The Pentagon inspector general's office, the US General Accounting Office and a presidentially appointed panel are now reviewing the US Air Force's handling of major air accidents. The investigations will also try to determine why there has been, during mid-1995, an alarming increase in the accident rate involving USAF aircraft: there have been 22 "class A" accidents this fiscal year (since 30 September, 1994), and ten of them have taken place in May-June 1995.

To make matters worse, a pall hangs over the USAF's Aircraft Mishap Prevention Programme, which is now run by Godsey. Allegations have been made by a former top safety official which commanders falsified records over several years to cover up embarrassments in more than two dozen accidents. The charges come from Alan Diehl, who served as the senior civilian official at the AF Safety Agency at Kirtland AFB, New Mexico, for seven years.

Last October, after raising questions to US Defense Secretary William Perry about 30 accidents, Diehl was transferred against his will to a lesser post at the New Mexico airbase.

The jump in the accident rate and Diehl's well-publicised allegations resulted in Fogleman's decision to convene a four-person "blue-ribbon" panel to review the disputed cases as well as scrutinise the organisation, competency and investigative procedures of the AF safety office.

Fogleman says that the panel, headed by Donald Engen, a retired US Navy Vice-Admiral, one-time National Transportation Safety Board member and former head of the Federal Aviation Administration, is chartered to examine any safety-related area which, in its judgement, may yield recommendations that will improve AF safety.

Fogleman says that the group will have complete access to all safety investigation reports and classified or restricted documents needed to complete their probe. The panel's final report could be issued as early as the end of August 1995.

RAF SAFETY PROGRAMMES

The RAF continues to develop its in-cockpit collision warning system (CWS), which it sees as vital for the future. The CWS can respond to any transponder with a basic Mode A capability. It gives an alarm, direction of threat and, if necessary, avoiding action. Peacock-Edwards says, however: "There is a lot more development to do. We cannot accept a half-baked system just because of a time-scale." Other air forces, with the notable exception of the USAF, are taking an interest the IFS says, but at the moment the RAF is the only air force with an active CWS programme.

Its other, more basic anti-collision programme - aimed particularly at low-level flight - improving "conspicuousness", is well advanced, but research still continues. Having found by experiment that matt black is the colour, which makes an aircraft most conspicuous during the day, several BAe Hawks have been painted black.

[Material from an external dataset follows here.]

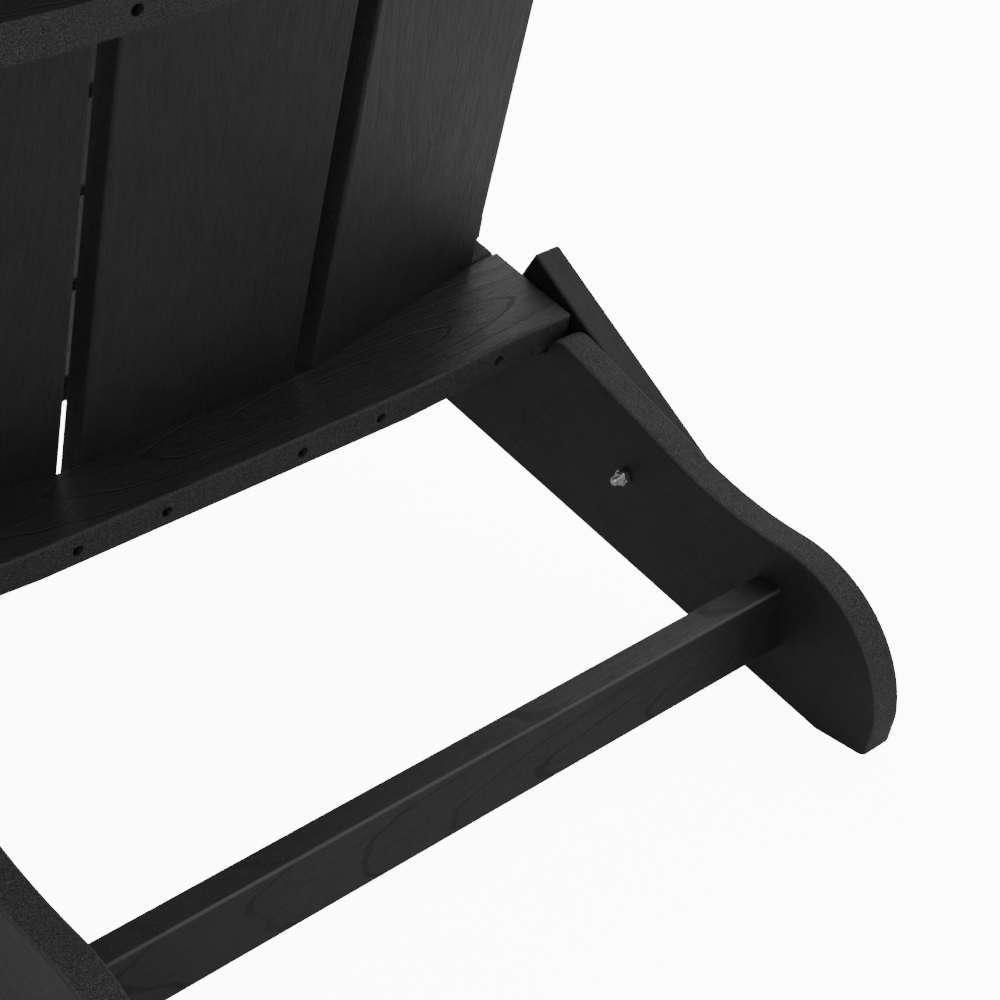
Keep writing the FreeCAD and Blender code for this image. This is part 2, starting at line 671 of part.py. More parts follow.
RAIL_BOLT_IN = X_OUT - 0.5 - 45.0
shaft = rod(BOLT_R, RAIL_BOLT_IN, HEAD_AT, E_YZ)
rail_bolt = shaft.fuse(cap(HEAD_AT, E_YZ, 1.0))
rail_low_t = drill(tilt(rail_low), BOLT_R, RAIL_BOLT_IN, X_OUT + 5, E_YZ)
rail_low_t = drill(rail_low_t, BOLT_R, -RAIL_BOLT_IN, -X_OUT - 5, E_YZ)
shaft = rod(BOLT_R, X_L1 - 0.5 - 45.0, X_B1 + GAP_MOVE, D_YZ)
arm_bolt = shaft.fuse(cap(X_B1 + GAP_MOVE, D_YZ, 1.0))
rail_up_t = drill(lean(rail_up), BOLT_R, X_L1 - 45.5, X_L1 + 5, D_YZ)
rail_up_t = drill(rail_up_t, BOLT_R, -X_L1 + 45.5, -X_L1 - 5, D_YZ)
SPLIT = (X_L1 + X_B0) / 2.0
shaft = rod(BOLT_R, SPLIT + 0.2, X_B1, C_YZ)
front_stub = shaft.fuse(cap(X_B1, C_YZ, 1.0))
leg_stub = rod(BOLT_R, X_L0 - 8.0, SPLIT - 0.2, C_YZ)
leg_lock = nut(X_L0, C_YZ, -1.0)
leg_collar = washer(X_L1, SPLIT - 0.2, C_YZ, BOLT_R)
for s, side in SIDES:
    rail_bolts.append(on_side(rail_bolt, s))
    arm_rear_bolts.append(on_side(arm_bolt, s))
    arm_front_bolts.append(on_side(front_stub, s))
    leg_top_bolts.append(on_side(leg_stub, s))
    leg_top_nuts.append(on_side(leg_lock, s))

# ---- write every piece ---------------------------------------------------
for s, side in SIDES:
    save(on_side(stringer, s), "stringer_" + side)
    save(on_side(link, s), "back_link_" + side)
    save(on_side(leg, s), "front_leg_" + side)
    save(on_side(arm, s), "armrest_" + side)
    save(on_side(front_br, s), "arm_front_bracket_" + side)
    save(on_side(rear_br, s), "arm_rear_bracket_" + side)
save(stretcher, "rear_stretcher")
for i in range(SEAT_SLATS):
    save(seat_slats[i], "seat_slat_%d" % (i + 1))
save(rail_low_t, "lower_back_rail")
save(rail_up_t, "upper_back_rail")
save(lean(batten), "top_back_batten")
save(lean(slat_c), "back_slat_center")
save(lean(slat_l), "back_slat_left")
save(lean(slat_r), "back_slat_right")
save(group(stretch_screws), "stretcher_screws")
save(group(seat_screws), "seat_screws")
save(group([lean(p) for p in screws_low]), "lower_rail_screws")
save(group([lean(p) for p in screws_up]), "upper_rail_screws")
save(group([lean(p) for p in screws_top]), "batten_screws")
save(group(arm_screws + [mirror(p) for p in arm_screws]), "armrest_screws")
save(group(link_bolts), "link_pivot_bolts")
save(group(link_nuts), "link_pivot_locknuts")
save(group(link_washers), "link_pivot_washers")
save(group(leg_bolts), "leg_pivot_bolts")
save(group(leg_nuts), "leg_pivot_locknuts")
save(group(leg_washers), "leg_pivot_washers")
save(group(rail_bolts), "rail_pivot_bolts")
save(group(arm_rear_bolts), "arm_rear_pivot_bolts")
save(group(arm_front_bolts), "arm_front_pivot_bolts")
save(group(leg_top_bolts), "leg_top_pivot_bolts")
save(group(leg_top_nuts), "leg_top_locknuts")
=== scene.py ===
import json
import math

import bpy
import numpy as np
from mathutils import Matrix, Quaternion, Vector


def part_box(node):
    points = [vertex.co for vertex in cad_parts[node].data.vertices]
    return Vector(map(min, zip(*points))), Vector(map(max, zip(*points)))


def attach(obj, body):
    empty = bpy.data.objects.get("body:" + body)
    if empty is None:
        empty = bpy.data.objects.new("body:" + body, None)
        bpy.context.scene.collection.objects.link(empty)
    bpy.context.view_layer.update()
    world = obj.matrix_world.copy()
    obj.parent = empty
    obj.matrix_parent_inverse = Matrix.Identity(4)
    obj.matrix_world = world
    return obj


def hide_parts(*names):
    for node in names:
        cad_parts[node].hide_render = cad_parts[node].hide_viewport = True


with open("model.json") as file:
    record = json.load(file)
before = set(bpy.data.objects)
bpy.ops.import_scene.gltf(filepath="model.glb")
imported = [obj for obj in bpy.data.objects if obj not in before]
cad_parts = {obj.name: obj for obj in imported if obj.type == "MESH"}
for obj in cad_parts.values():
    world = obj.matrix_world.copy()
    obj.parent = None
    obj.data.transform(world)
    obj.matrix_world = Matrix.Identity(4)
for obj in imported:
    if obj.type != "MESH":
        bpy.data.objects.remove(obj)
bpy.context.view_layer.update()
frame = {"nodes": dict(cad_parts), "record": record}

bl_info = {
    "name": "Folding Adirondack Chair",
    "version": (1, 0, 0),
    "blender": (4, 5, 0),
    "location": "View3D > Sidebar > Chair",
    "description": "Plastic lumber, fasteners and stage for a folding adirondack chair",
    "category": "Add Mesh",
}

NODES = frame["nodes"]
BODY_OF = {n: b for b, names in frame["record"]["behaviour"]["bodies"].items() for n in names}
BOARDS = sorted(s["node"] for s in frame["record"]["subparts"] if s["material_slot"] == "lumber")

# boards, by the first word of the node's name
SMOOTH_EDGED = ("back_link", "rear_stretcher")
SMOOTH_EDGED_BROAD = 0.75
RING_STRENGTH = {"lower": 0.95, "upper": 0.8, "seat": 0.6, "armrest": 0.6, "rear": 1.0, "back": 0.42}
RING_STRENGTH_ELSE = 0.35
# back slats: routed edges darkened, a painted shade for the gaps between the slats
EDGE_PAINTED_SHADE = {"back": 0.45}
# rounded corners paled towards the rubbed colour: partly rubbed wear, partly a painted highlight along the
# edges, strongest on the rear stretcher
EDGE_RUB_AND_HIGHLIGHT = {"rear": 0.8, "stringer": 0.35, "lower": 0.25, "upper": 0.25}
EDGE_RUB_AND_HIGHLIGHT_ELSE = 0.15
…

Use of headlights, where they are external on the airframe, is standard practice during low flying and the Tornado is being examined for an effective external mounting point for headlights, given the aircraft's extensive use at low level (at present the lights are on the main landing gear). A weapons pylon-mounted light is a possibility.

Flight-data recorders (FDRs) are to be fitted to all new RAF aircraft, and retrofitted to all Chinooks and any other aircraft with more than ten years of expected service life. The Chinook FDR-retrofit decision, Peacock-Edwards insists, was taken before the Mull of Kintyre crash in 1994, where a Chinook hit high ground in coastal fog, killing all 29 on board. It was the RAF's most disastrous accident of the year in terms of fatalities. Tornados had all been fitted with FDRs at delivery.

THE FUTURE

Whether or not the CRM concept will be successfully transferred from the civil to the military world still remains to be seen, but those who are trying to effect that transfer see no reason why it should not. As the RAAF's MacKinnon says: "Although our operations are quite different, when it comes to the crunch, you're still just flying an aeroplane."